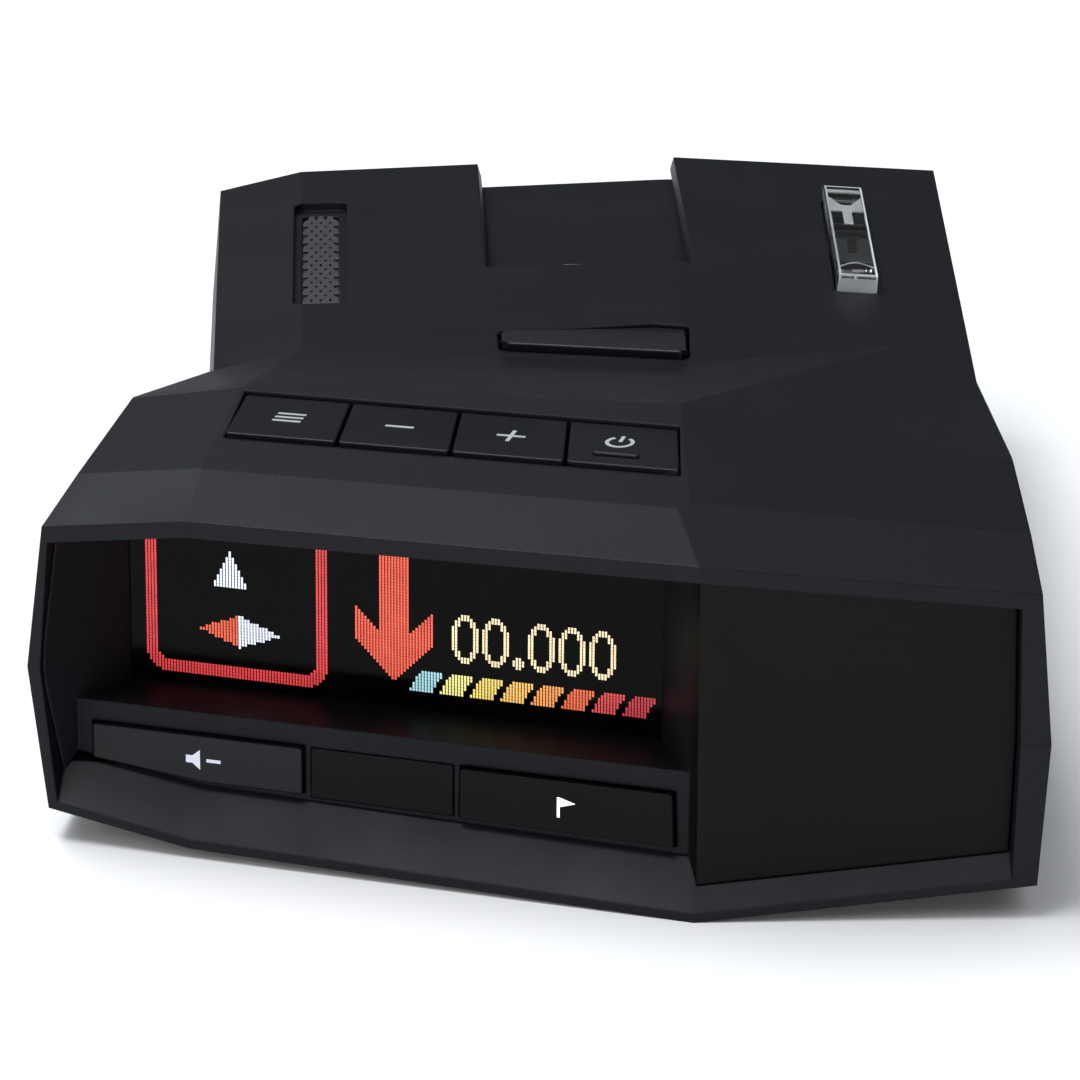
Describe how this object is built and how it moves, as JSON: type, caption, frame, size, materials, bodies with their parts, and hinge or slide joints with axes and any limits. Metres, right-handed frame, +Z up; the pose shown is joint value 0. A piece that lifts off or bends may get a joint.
==
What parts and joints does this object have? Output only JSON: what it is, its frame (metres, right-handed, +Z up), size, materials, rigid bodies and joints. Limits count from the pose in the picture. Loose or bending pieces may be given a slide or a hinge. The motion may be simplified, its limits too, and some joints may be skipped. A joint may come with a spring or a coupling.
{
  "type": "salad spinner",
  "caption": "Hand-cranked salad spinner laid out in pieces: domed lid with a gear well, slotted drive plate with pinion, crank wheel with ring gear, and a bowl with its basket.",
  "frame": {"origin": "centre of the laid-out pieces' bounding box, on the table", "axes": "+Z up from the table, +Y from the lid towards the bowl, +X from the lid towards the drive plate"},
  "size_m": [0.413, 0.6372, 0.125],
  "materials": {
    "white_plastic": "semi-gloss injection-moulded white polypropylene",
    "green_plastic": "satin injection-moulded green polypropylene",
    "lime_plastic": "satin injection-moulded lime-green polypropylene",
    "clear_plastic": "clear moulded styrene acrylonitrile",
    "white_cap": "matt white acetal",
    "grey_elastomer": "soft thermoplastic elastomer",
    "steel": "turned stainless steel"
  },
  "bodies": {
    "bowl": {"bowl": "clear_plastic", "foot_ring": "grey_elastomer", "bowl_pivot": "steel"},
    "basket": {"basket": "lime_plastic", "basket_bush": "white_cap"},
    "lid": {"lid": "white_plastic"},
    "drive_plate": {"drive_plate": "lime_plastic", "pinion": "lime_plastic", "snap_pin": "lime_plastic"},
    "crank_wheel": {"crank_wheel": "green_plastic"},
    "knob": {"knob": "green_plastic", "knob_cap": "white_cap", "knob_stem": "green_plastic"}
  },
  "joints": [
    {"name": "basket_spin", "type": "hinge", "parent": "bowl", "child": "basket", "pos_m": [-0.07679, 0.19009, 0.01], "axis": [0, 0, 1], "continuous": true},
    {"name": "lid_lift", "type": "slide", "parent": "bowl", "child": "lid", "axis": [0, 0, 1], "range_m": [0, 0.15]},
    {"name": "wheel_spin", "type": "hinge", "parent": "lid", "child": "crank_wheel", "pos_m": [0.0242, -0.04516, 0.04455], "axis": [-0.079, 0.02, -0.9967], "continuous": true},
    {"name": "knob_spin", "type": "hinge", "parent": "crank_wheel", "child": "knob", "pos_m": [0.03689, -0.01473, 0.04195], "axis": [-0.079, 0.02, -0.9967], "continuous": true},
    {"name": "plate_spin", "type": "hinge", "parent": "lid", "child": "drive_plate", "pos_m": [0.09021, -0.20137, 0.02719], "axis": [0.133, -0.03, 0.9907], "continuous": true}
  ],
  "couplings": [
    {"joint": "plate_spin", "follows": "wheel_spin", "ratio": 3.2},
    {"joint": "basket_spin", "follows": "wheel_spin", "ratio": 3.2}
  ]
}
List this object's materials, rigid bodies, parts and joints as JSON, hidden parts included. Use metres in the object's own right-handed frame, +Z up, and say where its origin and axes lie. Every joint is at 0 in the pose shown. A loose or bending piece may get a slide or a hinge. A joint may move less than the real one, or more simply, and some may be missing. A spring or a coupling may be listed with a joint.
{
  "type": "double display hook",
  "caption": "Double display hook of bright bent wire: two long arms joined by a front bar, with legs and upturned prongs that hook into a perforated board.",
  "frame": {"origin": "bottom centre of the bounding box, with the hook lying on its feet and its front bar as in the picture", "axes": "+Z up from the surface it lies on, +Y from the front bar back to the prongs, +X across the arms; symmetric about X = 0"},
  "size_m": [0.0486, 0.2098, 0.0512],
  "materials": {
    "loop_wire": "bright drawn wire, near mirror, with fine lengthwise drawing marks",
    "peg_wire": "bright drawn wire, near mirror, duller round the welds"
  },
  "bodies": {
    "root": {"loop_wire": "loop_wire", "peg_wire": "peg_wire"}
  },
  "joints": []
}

> [Stated problem] Copy every line of the listing containing the string "bending".

> [Complete response]
What parts and joints does this object have? Output only JSON: what it is, its frame (metres, right-handed, +Z up), size, materials, rigid bodies and joints. Limits count from the pose in the picture. Loose or bending pieces may be given a slide or a hinge. The motion may be simplified, its limits too, and some joints may be skipped. A joint may come with a spring or a coupling.
List this object's materials, rigid bodies, parts and joints as JSON, hidden parts included. Use metres in the object's own right-handed frame, +Z up, and say where its origin and axes lie. Every joint is at 0 in the pose shown. A loose or bending piece may get a slide or a hinge. A joint may move less than the real one, or more simply, and some may be missing. A spring or a coupling may be listed with a joint.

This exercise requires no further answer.